Speculative fact checking
The system maintains a buffer of the last N generated tokens. For each entity mention, it initiates a knowledge base query in parallel with continued generation. Entity linking runs on partial text using fast heuristics. Queries are batched and cached aggressively.
Confidence modeling
Not all errors need correction. We model correction necessity as a function of: error severity (factual vs nuanced), user expertise (novice vs expert), and conversational context (instructional vs casual). The model learns from human feedback which errors warrant interruption.
Repair strategies
Human dialogue uses specific repair patterns: same-turn self-correction ('I mean...'), next-turn other-correction, and embedded corrections. We implement these as learned strategies, generating the repair in the same prosodic contour as the surrounding speech to minimize disruption.
Latency engineering
The critical path is entity linking and knowledge retrieval.
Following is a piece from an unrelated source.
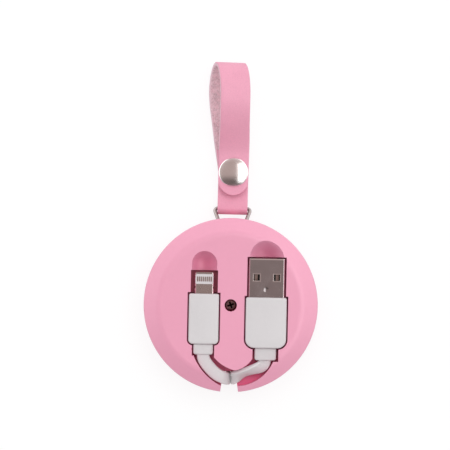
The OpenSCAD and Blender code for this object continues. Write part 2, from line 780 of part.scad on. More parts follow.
module phone_lead() {
    color(cable_white) flat_lead(phone_route, phone_width);
}

// USB plug
module in_usb() {
    translate([usb_x, 0, usb_mid_z]) children();
}

// Moulded sleeve that the end of the cable sits in, at the distance x from its axis
module relief(w, t, top, l, x = 0) {
    seat = 1.3;
    difference() {
        soft_block(w, top, l, t, 0.8, 0.4);
        translate([x, top - l, 0])
            cube([cable_w + 2 * cable_gap, 2 * seat, cable_t + 2 * cable_gap], center = true);
    }
}

module usb_strain_relief() {
    color(cable_white) in_usb()
        relief(usb_relief_w, usb_relief_t, usb_end_y, usb_relief_l, usb_route[0][0] - usb_x);
}

module usb_grip() {
    color(cable_white) in_usb() difference() {
        soft_block(usb_grip_w, usb_grip_y, usb_grip_l, usb_grip_t, usb_grip_r);
        shell_block(usb_shell_w + 2 * root_gap, usb_shell_t + 2 * root_gap, usb_corner_r + root_gap,
            usb_grip_y - plug_root - root_gap, plug_root + 1);
    }
}

// Rounded bar along Y, w wide and t thick
module shell_block(w, t, r, y0, l) {
    translate([0, y0 + l, 0]) rotate([90, 0, 0]) linear_extrude(l) {
        square([w - 2 * r, t], center = true);
        square([w, t - 2 * r], center = true);
        for (x = [-1, 1]) for (y = [-1, 1]) translate([x * (w / 2 - r), y * (t / 2 - r)])
            circle(r, $fn = small_fn);
    }
}

module usb_shell() {
    ball_r = (dimple_d * dimple_d / 4 + dimple_depth * dimple_depth) / (2 * dimple_depth);
    color(steel) in_usb() difference() {
        shell_block(usb_shell_w, usb_shell_t, usb_corner_r, usb_grip_y - plug_root, usb_shell_l + plug_root);
        shell_block(usb_shell_w - 2 * usb_wall, usb_shell_t - 2 * usb_wall, usb_corner_r - usb_wall,
            usb_grip_y - plug_root - 1, usb_shell_l + plug_root + 2);
        for (s = [-1, 1]) translate([s * window_x, usb_tip_y - window_from_tip, 0])
            cube([window_s, window_s, far], center = true);
        translate([0, usb_tip_y - dimple_from_tip, usb_shell_t / 2 + ball_r - dimple_depth])
            sphere(ball_r, $fn = round_fn);
    }
}

module usb_tongue() {
    w = usb_shell_w - 2 * usb_wall - 0.3;
    root_t = usb_shell_t - 2 * usb_wall - 0.2;
    color(black_plastic) in_usb() difference() {
        union() {
            translate([-w / 2, usb_grip_y - plug_root, tongue_z])
                cube([w, usb_shell_l + plug_root - tongue_back, tongue_t]);
            translate([-w / 2, usb_grip_y - plug_root, tongue_z]) cube([w, plug_root + 0.9, root_t]);
        }
        contact_strips(0.02);
    }
}

// Four contacts on the tongue, the outer two longer
module contact_strips(gap) {
    front = usb_tip_y - tongue_back;
    strip = 1;
    for (s = [-1, 1]) for (c = [[outer_contact_x, 1.2], [inner_contact_x, 2.1]])
        translate([s * c[0] - strip / 2 - gap, usb_grip_y + 1, tongue_z + tongue_t - 0.15 - gap])
            cube([strip + 2 * gap, front - c[1] - usb_grip_y - 1 + gap, 0.2 + gap]);
}

module usb_contacts() {
    color(gold) in_usb() contact_strips(0);
}

// Phone plug
module in_phone() {
    translate([-phone_x, 0, phone_mid_z]) children();
}

module phone_strain_relief() {
    color(cable_white) in_phone() relief(phone_relief_w, phone_relief_t, phone_end_y, phone_relief_l);
}

module phone_grip() {
    color(cable_white) in_phone() difference() {
        soft_block(phone_grip_w, phone_grip_y, phone_grip_l, phone_grip_t, phone_grip_r);
        tab_blank(root_gap);
    }
}

// Flat tab with round side edges and a rounded tip, and its hidden root in the grip
module tab_blank(gap = 0) {
    r = tab_t / 2;
    root_y = phone_grip_y - plug_root - gap;
    length = tab_l + plug_root + gap;
    side = tab_w / 2 - r;
    translate([-side, root_y, -r - gap]) cube([2 * side, length, tab_t + 2 * gap]);
    for (s = [-1, 1]) translate([s * side, root_y + length, 0]) rotate([90, 0, 0])
        cylinder(h = length, r = r + gap, $fn = small_fn);
}

module phone_tab() {
    tip_r = 1;
    color(steel) in_phone() difference() {
        tab_blank();
        block_space(0.02);
        for (s = [-1, 1]) {
            translate([s * tab_w / 2, phone_grip_y + 2.2, -far / 2])
                cylinder(h = far, r = 0.45, $fn = small_fn);
            translate([s * (tab_w / 2 - tip_r), phone_tip_y - tip_r, -far / 2]) difference() {
                translate([s > 0 ? 0 : -2 * tip_r, 0, 0]) cube([2 * tip_r, 2 * tip_r, far]);
                cylinder(h = far, r = tip_r, $fn = small_fn);
            }
        }
    }
}

// Space of the contact block, which goes right through the tab
module block_space(gap) {
    y0 = phone_tip_y - block_from_tip - block_l;
    r = 0.45;
    translate([0, 0, -tab_t / 2 - gap]) linear_extrude(tab_t + 2 * gap)
        translate([0, y0 - gap]) {
            translate([-block_w / 2 - gap, r]) square([block_w + 2 * gap, block_l + 2 * gap - 2 * r]);
            translate([r - block_w / 2 - gap, 0]) square([block_w + 2 * gap - 2 * r, block_l + 2 * gap]);
            for (x = [-1, 1]) for (y = [r, block_l + 2 * gap - r])
                translate([x * (block_w / 2 + gap - r), y]) circle(r, $fn = small_fn);
        }
}

module phone_contact_block() {
    color(cable_white) in_phone() difference() {
        block_space(0);
        contact_row(0.02);
    }
}

// Row of contacts on both faces of the tab, flush with it
module contact_row(gap) {
    depth = 0.2;
    y = phone_tip_y - block_from_tip - block_l / 2;
    for (i = [0 : contact_count - 1]) for (s = [-1, 1])
        translate([(i - (contact_count - 1) / 2) * contact_pitch, y, s * (tab_t - depth) / 2])
            cube([contact_w + 2 * gap, contact_l + 2 * gap, depth + 2 * gap], center = true);
}

module phone_contacts() {
    color(gold) in_phone() contact_row(0);
}

// Ring, in its own plane: the case's bar lies on X and the strap's bar at y = ring_l
module in_ring() {
    translate([0, pivot_y, split_z]) rotate([-ring_droop, 0, 0]) children();
}

module wire_ring() {
    p = [[-lug_bar, 0], [lug_bar, 0], [strap_bar, ring_l], [-strap_bar, ring_l]];
    color(nickel) in_ring() for (i = [0 : 3]) {
        bend(p[(i + 3) % 4], p[i], p[(i + 1) % 4]);
        straight(p[(i + 3) % 4], p[i], p[(i + 1) % 4], p[(i + 2) % 4]);
    }
}

function trim(a, b, c) = let (half = acos(unit(a - b) * unit(c - b)) / 2) ring_bend / tan(half);

// Round wire from b towards c, shortened at both ends by the bends there
module straight(a, b, c, d) {
    u = unit(c - b);
    start = trim(a, b, c);
    length = norm(c - b) - start - trim(b, c, d);
    translate([b[0] + u[0] * start, b[1] + u[1] * start, 0]) rotate([0, 90, atan2(u[1], u[0])])
        cylinder(h = length, r = wire_d / 2, $fn = small_fn);
}

// Bend of the wire round the corner b
module bend(a, b, c) {
    u = unit(a - b);
    v = unit(c - b);
    half = acos(u * v) / 2;
    o = b + unit(u + v) * ring_bend / sin(half);
    p = b + u * ring_bend / tan(half) - o;
    translate([o[0], o[1], 0]) rotate([0, 0, atan2(p[1], p[0])])
        rotate_extrude(angle = 180 - 2 * half, $fn = small_fn)
            translate([ring_bend, 0]) circle(wire_d / 2, $fn = small_fn);
}

// Strap, in its own frame: origin at the middle of the ring's bar, Y along the strap
module in_strap() {
    translate([0, bar_y, bar_z]) rotate([0, 0, strap_lean]) children();
}

// Middle line of the leather as [y, z], from the end under the flap to the flap's rounded end
crest_y = loop_y - leather_t / 2 - crest_l;
crest_z = low_z + loop_gap / 2 + leather_t / 2;
crest_rise = crest_z - low_z;
flap_end = stud_y - flap_l;
fold_out = 7;
rise_from = stud_y + cap_d / 2 + 0.3;
short_line = [for (y = concat([stud_y + short_l, rise_from, stud_y], fold_out / 5 * [5, 4, 3, 2, 1]))
    [y, mix(fold_r, mid_z, ease(y / fold_out))]];
fold_line = [for (a = [90 : 22.5 : 270]) fold_r * [cos(a), sin(a)]];
low_line = [for (y = concat(stud_y / 3 * [1, 2, 3], [for (i = [0 : 3]) mix(rise_from, crest_y, i / 4)]))
    [y, low_z]];
crest_line = [for (a = [-90 : 11.25 : 90]) [crest_y + crest_l * cos(a), crest_z + crest_rise * sin(a)]];
slope_line = [for (i = [1 : 8])
    [mix(crest_y, rise_from, i / 9), mix(crest_z + crest_rise, flap_z, ease(i / 9))]];
round_n = 6;
turn_lift = strap_w / 2 - 1.5;
twist_l = 12;
flap_line = concat([[rise_from, flap_z], [stud_y, flap_z]],
    [for (i = [0 : round_n]) [flap_end + strap_w / 2 * (1 - sin(90 * i / round_n)), flap_z]]);
leather_line = concat(short_line, fold_line, low_line, crest_line, slope_line, flap_line);

// Width of the leather at the ring i, which gets less round the flap's end
function leather_width(i) =
    let (k = i - (len(leather_line) - 1 - round_n))
    k <= 0 ? strap_w : max(strap_w * cos(90 * k / round_n), 1.6);

// Loop turned about the line of its upper layer, with its low edge kept off the surface below
function upper_z(y) = mix(flap_z, crest_z + crest_rise, ease((y - rise_from) / (crest_y - rise_from)));
function run_off(y, depth) = loop_skew * max(min(y, crest_y) - stud_y, 0) / depth;
function turned(p) =
    let (a = loop_twist * ease((p[1] - rise_from) / twist_l), axis = upper_z(p[1]), up = p[2] - axis)
    [p[0] * cos(a) + up * run_off(p[1], axis - low_z), p[1],
        axis - p[0] * sin(a) + up * cos(a) + turn_lift * sin(a)];

module strap() {
    n = len(leather_line) - 1;
    rings = [for (i = [0 : n])
        let (c = leather_line[i], w = leather_width(i))
        let (t = unit(leather_line[min(i + 1, n)] - leather_line[max(i - 1, 0)]))
        [for (q = flat_ring([0, c[0], c[1]], [1, 0, 0], [0, -t[1], t[0]], w, leather_t)) turned(q)]];
    color(pink_leather) in_strap() difference() {
        skin(rings);
        translate([0, stud_y, -far / 2]) cylinder(h = far, r = stud_hole_d / 2, $fn = small_fn);
    }
}

// Press stud, seen from below upwards: eyelet, stud, socket and cap
module at_stud(z) {
    in_strap() translate([0, stud_y, z]) children();
}

low_face = low_z - leather_t / 2;
mid_face = mid_z + leather_t / 2;
flap_low = flap_z - leather_t / 2;
flap_top = flap_z + leather_t / 2;
tube_r = stud_hole_d / 2 - stud_clear;
tube_wall = 0.35;

module stud_eyelet() {
    top = mid_face - low_face + 0.9;
    edge_r = socket_d / 2;
    color(nickel) at_stud(low_face) rotate_extrude($fn = small_fn) polygon([
        [tube_r - tube_wall, -plate_t], [edge_r - 0.2, -plate_t], [edge_r, -plate_t / 2], [edge_r, 0],
        [tube_r, 0], [tube_r, top], [tube_r - tube_wall, top]]);
}

module stud_post() {
    bore = tube_r + stud_clear;
    edge_r = socket_d / 2 - 0.6;
    knob_r = knob_d / 2;
    knob_h = stud_gap / 2;
    neck_r = knob_r - 0.25;
    color(nickel) at_stud(mid_face) rotate_extrude($fn = small_fn) polygon([
        [bore, 0], [edge_r, 0], [edge_r, plate_t], [neck_r, plate_t],
        [neck_r, plate_t + knob_h / 4], [knob_r, plate_t + knob_h / 2], [knob_r, plate_t + knob_h * 3 / 4],
        [knob_r - 0.4, plate_t + knob_h], [bore, plate_t + knob_h]]);
}

module stud_socket() {
    inner = knob_d / 2 + stud_clear;
    bore = tube_r + stud_clear;
    edge_r = socket_d / 2;
    depth = stud_gap - plate_t - stud_clear;
    color(nickel) at_stud(flap_low) rotate_extrude($fn = small_fn) polygon([
        [bore, 0], [edge_r - 0.2, 0], [edge_r, -0.2], [edge_r, -plate_t], [inner + 1, -plate_t],
        [inner + 0.6, -depth], [inner, -depth], [inner, -plate_t], [bore, -plate_t]]);
}

module stud_cap() {
    dome_r = (cap_d * cap_d / 4 + cap_h * cap_h) / (2 * cap_h);
    steps = 8;
    edge_a = asin(cap_d / 2 / dome_r);
    foot = -leather_t - plate_t - 0.1;
    middle = [0, cap_h + cap_t - dome_r];
    dome = [for (i = [0 : steps]) let (a = edge_a * i / steps) dome_r * [sin(a), cos(a)] + middle];
    color(nickel) at_stud(flap_top) rotate_extrude($fn = round_fn) polygon(concat(dome,
        [[cap_d / 2, 0], [tube_r, 0], [tube_r, foot], [tube_r - tube_wall, foot],
            [tube_r - tube_wall, cap_t], [0, cap_t]]));
}

back_shell();
front_shell();
centre_screw();
reel();
reel_cover();
power_spring();
ratchet_ball();
cable_coil();
usb_lead();
usb_strain_relief();
usb_grip();
usb_shell();
usb_tongue();
usb_contacts();
phone_lead();
phone_strain_relief();
phone_grip();
phone_tab();
phone_contact_block();
phone_contacts();
wire_ring();
strap();
stud_cap();
stud_socket();
stud_post();
stud_eyelet();
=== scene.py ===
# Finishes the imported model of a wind-up charging cable: case, plugs, flat leads and leather strap.
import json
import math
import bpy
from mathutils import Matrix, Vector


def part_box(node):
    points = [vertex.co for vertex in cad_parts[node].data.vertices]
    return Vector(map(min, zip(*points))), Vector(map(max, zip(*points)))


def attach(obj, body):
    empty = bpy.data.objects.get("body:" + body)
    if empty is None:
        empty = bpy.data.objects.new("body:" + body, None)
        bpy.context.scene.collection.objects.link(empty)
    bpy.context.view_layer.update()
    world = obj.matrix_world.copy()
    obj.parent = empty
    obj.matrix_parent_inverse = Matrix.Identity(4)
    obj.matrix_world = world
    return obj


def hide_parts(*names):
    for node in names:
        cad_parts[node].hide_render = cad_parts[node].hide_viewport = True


bl_info = {
    "name": "Wind-up Cable Case",
    "version": (1, 0, 0),
    "blender": (4, 5, 0),
    "location": "3D View > Sidebar > Cable Case",
    "description": "Finishes and materials for a wind-up charging cable in a round case",
    "category": "Object",
}

import bpy
from mathutils import Matrix, Vector

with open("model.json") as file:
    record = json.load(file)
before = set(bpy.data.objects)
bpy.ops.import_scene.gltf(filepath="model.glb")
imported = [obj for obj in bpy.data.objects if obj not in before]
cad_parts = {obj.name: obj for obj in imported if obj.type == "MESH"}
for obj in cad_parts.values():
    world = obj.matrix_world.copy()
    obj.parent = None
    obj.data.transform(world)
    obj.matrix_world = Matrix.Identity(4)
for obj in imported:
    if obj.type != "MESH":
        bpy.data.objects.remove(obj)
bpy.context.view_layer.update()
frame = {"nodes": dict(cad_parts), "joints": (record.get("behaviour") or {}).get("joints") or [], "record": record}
MM = 0.001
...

We use approximate nearest neighbor search over entity embeddings (10ms), speculative caching of likely follow-up facts, and tiered verification (fast check vs deep check). Current end-to-end detection latency is 240ms.
Evaluation challenges
Standard NLP benchmarks do not capture the conversational repair dynamic. We use simulated dialogue where confederates introduce errors and measure: detection rate, correction acceptance, flow disruption (measured by user turn latency), and trust restoration. Human evaluators rate correction naturalness on a 5-point scale.